Soon after, he became @silentClark and only communicated through Twitter, Facebook, YouTube, Flicker, Linked-In and Google Chat. Email, text messaging, writing, sign language and of course, talking was prohibited to anyone, including his own family.

In an interview for mashable, he said one of the biggest obstacles he has faced was the delay factor that comes with any technological device. He said there were certain times that instant gratification was needed and it became very frustrating when there was a lapse in communication.

So how did this experiment change the way he communicated? Harris said he became hopelessly dependent on his technology and it made being social in public more work (he passed out business cards explaining his experiment to those that tried to talk to him). He also stopped communicating as much, “It’s too much effort to tweet a response to everything. My percentage of talking to listening ha[d] completely reversed.”

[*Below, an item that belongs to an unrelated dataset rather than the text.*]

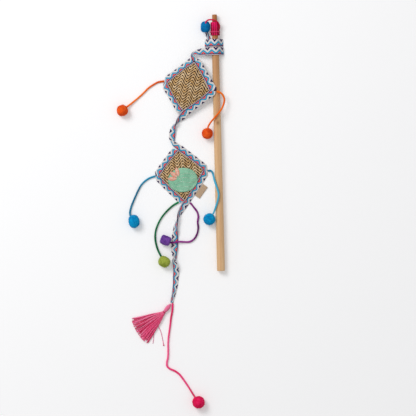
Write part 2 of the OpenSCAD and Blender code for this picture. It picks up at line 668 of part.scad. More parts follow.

We can all agree that social media can only get you so far. For more in-depth conversations, we eventually send an email or call. Since Clark could not do that, he found that he began to rely heavily in Google Chat and Facebook because he “crave[d] conversation.” He then added that while Chat has helped him through this process, he hadn’t had a “solid 30-60 minute ‘chat’ with anyone, including my wife since April.”

This brings me to an important point about communication in social media; the SM movement has certainly bridged the gap between individuals and has given us access to people that we wouldn’t have been able to meet otherwise. But the depth and quality of these conversations cannot compare to more “traditional” forms of communication; therefore we should view SM (for now) as a gateway and not as a new outlet for communicating.